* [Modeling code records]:
———
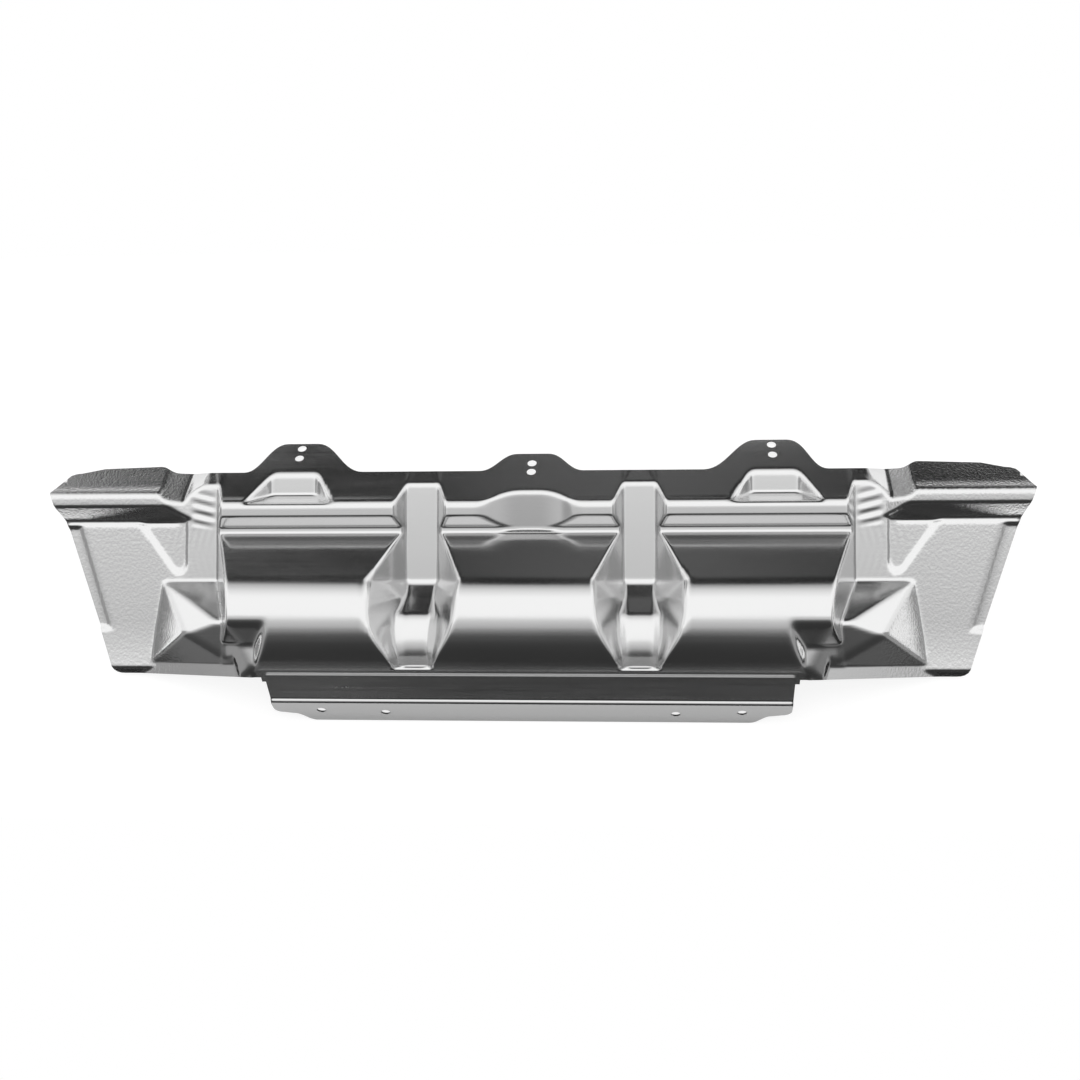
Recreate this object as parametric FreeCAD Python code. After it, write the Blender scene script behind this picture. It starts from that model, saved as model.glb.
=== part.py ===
"""Exhaust heat shield: one deep-drawn sheet with a folded mounting strip on its lower edge.

All lengths are in millimetres. The sheet is drawn in the press frame: X along the shield, Y towards
the tabs and Z towards the convex side, with Z = 0 at the floor that the ribs and end panels share.
The finished pieces are then turned about X until the shield lies on its side tabs and the strip's edge.
"""
import FreeCAD
import Part
import math
import os

V = FreeCAD.Vector

# Sheet
sheet = 1.0
strip_sheet = 1.5

# Top flange, which leans back from the convex side
flange_tilt = 45.0
flange_sum = 97.2          # Y + Z of a point on the flange's face, which sets where the flange stands
flange_top_y = 109.7

# Ridge and valley between the flange and the trough
ridge_radius = 12.0
step_tilt = 50.0
valley_y = 55.1
valley_z = 4.0
valley_radius = 7.0

# Trough over the exhaust pipe
upper_wall_tilt = 48.0
trough_radius = 53.0
trough_crest_z = 68.4
lower_wall_tilt = 52.0
trough_foot_y = -68.0
trough_foot_radius = 4.0
trough_half_length = 287.5  # at the floor level
end_wall_run = 0.436        # outward run of the end wall for each unit of depth

# Lap flange that the strip is welded on
lap_tilt = 43.0
lap_width = 15.0
lap_half_length = 234.0

# End panels with their own shorter ridge
end_ridge_y = 82.0
end_ridge_z = 19.0
end_ridge_radius = 9.0
end_panel_y = 66.0
end_panel_radius = 5.0
end_section_start = 312.0   # where its slope leaves the floor
end_section_run = 1.42
lip_y = -69.0
lip_tilt = 45.0
lip_radius = 3.0

# Outline of the blank, half of it, from the flange tip round to the lap
tip_x = 441.0
tip_y = 90.6
shoulder_x = 431.0
notch_x = 399.5
notch_y = 114.0
end_top_inner_x = 346.0
end_top_y = 115.9
flange_start_x = 328.6
rim_turn_x = 430.8
rim_turn_y = 64.5
foot_x = 385.8
foot_y = -68.4
bottom_y = -75.0

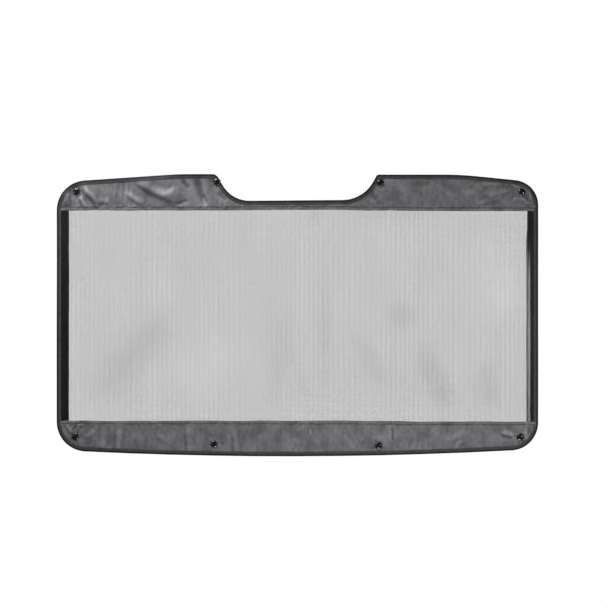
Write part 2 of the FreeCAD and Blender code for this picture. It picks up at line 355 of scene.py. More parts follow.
def mesh_object(name, points, faces, smooth=True, sharp_degrees=50):
    mesh = bpy.data.meshes.new(name)
    mesh.from_pydata(points.reshape(-1, 3).tolist(), [], faces.tolist())
    mesh.update()
    bm = bmesh.new()
    bm.from_mesh(mesh)
    bmesh.ops.recalc_face_normals(bm, faces=bm.faces)
    bm.to_mesh(mesh)
    bm.free()
    if smooth:
        mesh.polygons.foreach_set("use_smooth", [True] * len(mesh.polygons))
        mesh.set_sharp_from_angle(angle=math.radians(sharp_degrees))
    piece = bpy.data.objects.new(name, mesh)
    bpy.context.scene.collection.objects.link(piece)
    return piece


def grid_faces(rows, columns, wrap_rows=False, wrap_columns=False):
    """Quads of a grid of points, joined up at its ends where it wraps."""
    index = np.arange(rows * columns).reshape(rows, columns)
    if wrap_rows:
        index = np.vstack([index, index[:1]])
    if wrap_columns:
        index = np.hstack([index, index[:, :1]])
    corners = (index[:-1, :-1], index[:-1, 1:], index[1:, 1:], index[1:, :-1])
    return np.stack([corner.ravel() for corner in corners], axis=1)


def shell(name, outer, inner):
    """A closed sheet between two grids of points of the same shape."""
    rows, columns = outer.shape[:2]
    ring = np.concatenate([outer, inner[::-1]], axis=0)
    faces = grid_faces(2 * rows, columns, wrap_rows=True)
    index = np.arange(2 * rows * columns).reshape(2 * rows, columns)
    low = np.arange(rows - 1)
    caps = []
    for column in (0, columns - 1):
        side = index[:, column]
        corners = [side[low], side[low + 1], side[2 * rows - 2 - low], side[2 * rows - 1 - low]]
        caps.append(np.stack(corners, axis=1))
    return mesh_object(name, np.ascontiguousarray(ring), np.vstack([faces, *caps]))


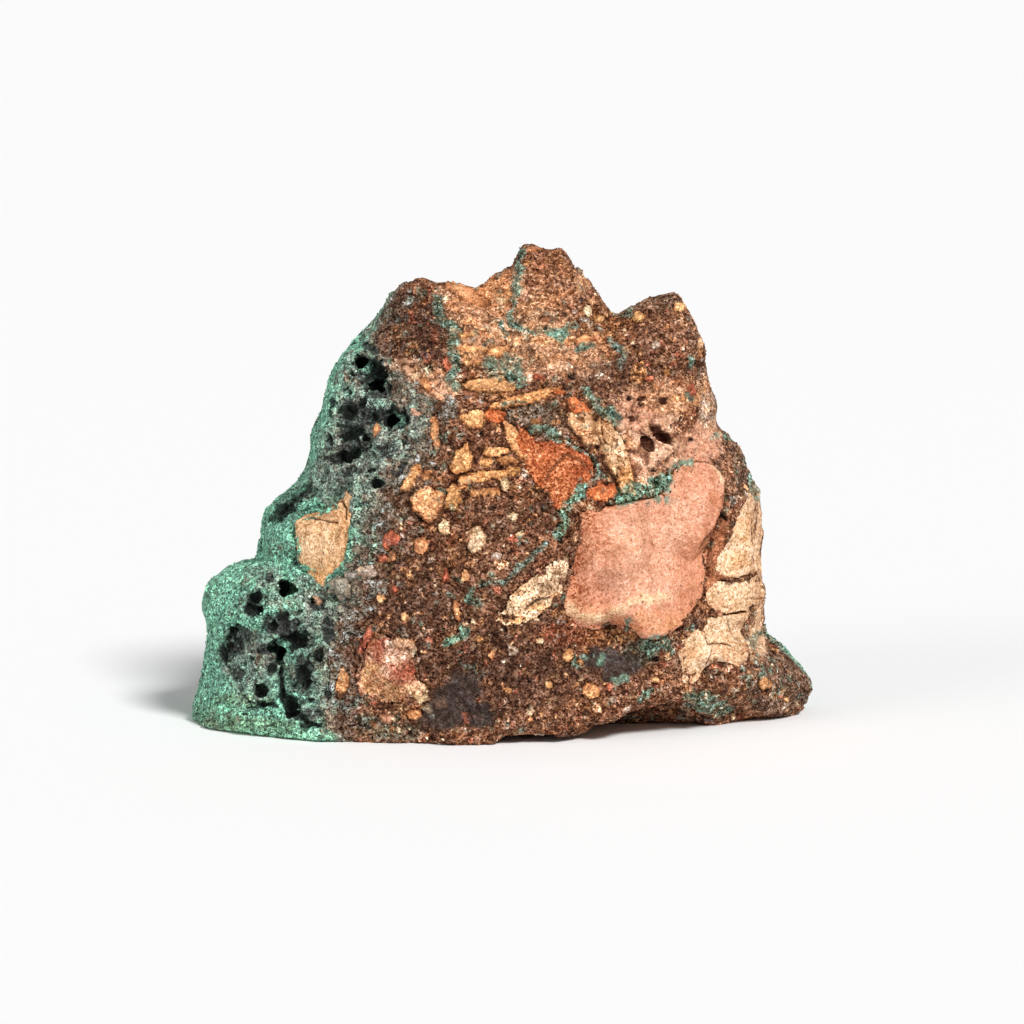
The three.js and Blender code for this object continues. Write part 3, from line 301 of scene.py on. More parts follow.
———
In the listing above, reproduce the first line and each one after it through the line that contains "strip_sheet = 1.5".

* [TASK RESULT]:
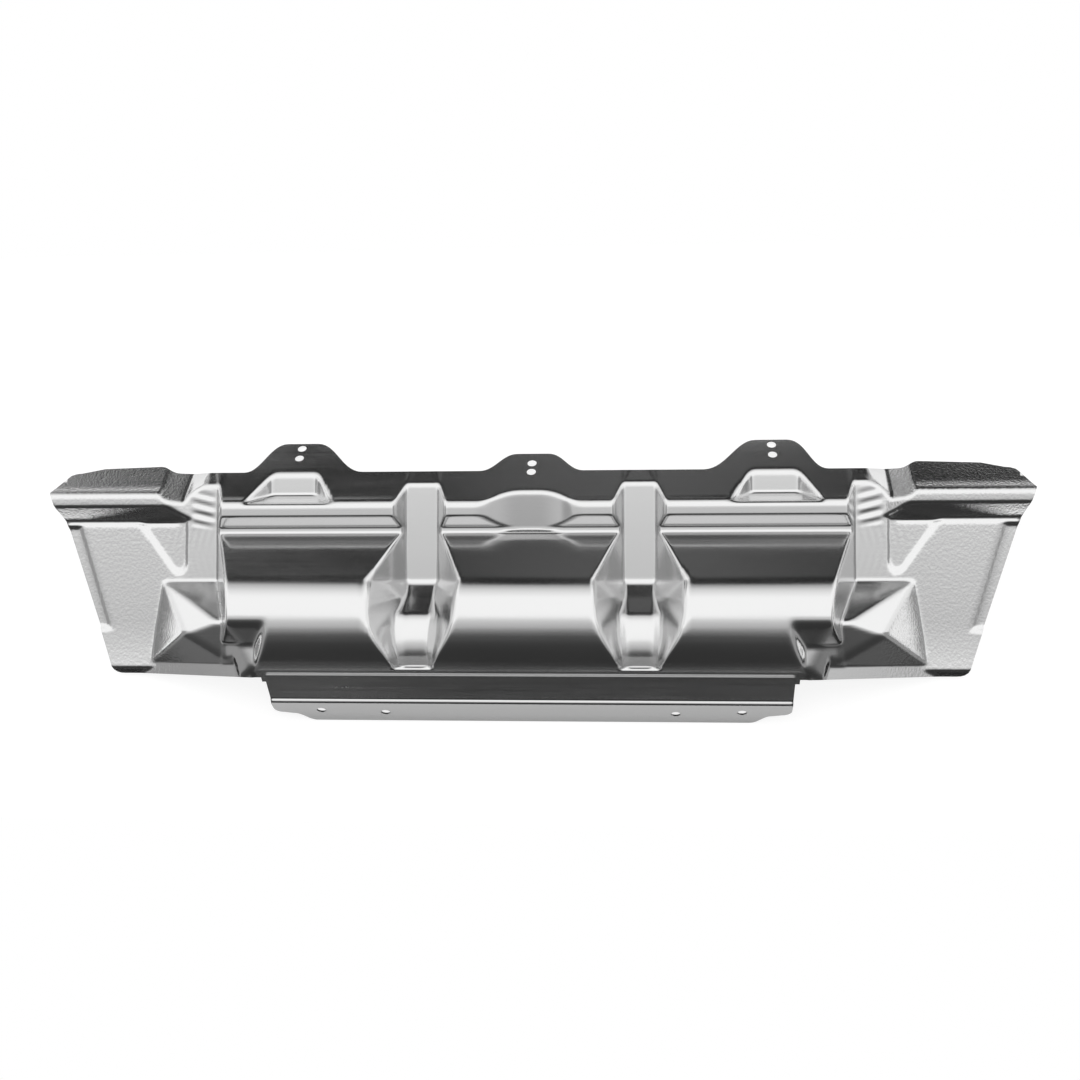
Recreate this object as parametric FreeCAD Python code. After it, write the Blender scene script behind this picture. It starts from that model, saved as model.glb.
=== part.py ===
"""Exhaust heat shield: one deep-drawn sheet with a folded mounting strip on its lower edge.

All lengths are in millimetres. The sheet is drawn in the press frame: X along the shield, Y towards
the tabs and Z towards the convex side, with Z = 0 at the floor that the ribs and end panels share.
The finished pieces are then turned about X until the shield lies on its side tabs and the strip's edge.
"""
import FreeCAD
import Part
import math
import os

V = FreeCAD.Vector

# Sheet
sheet = 1.0
strip_sheet = 1.5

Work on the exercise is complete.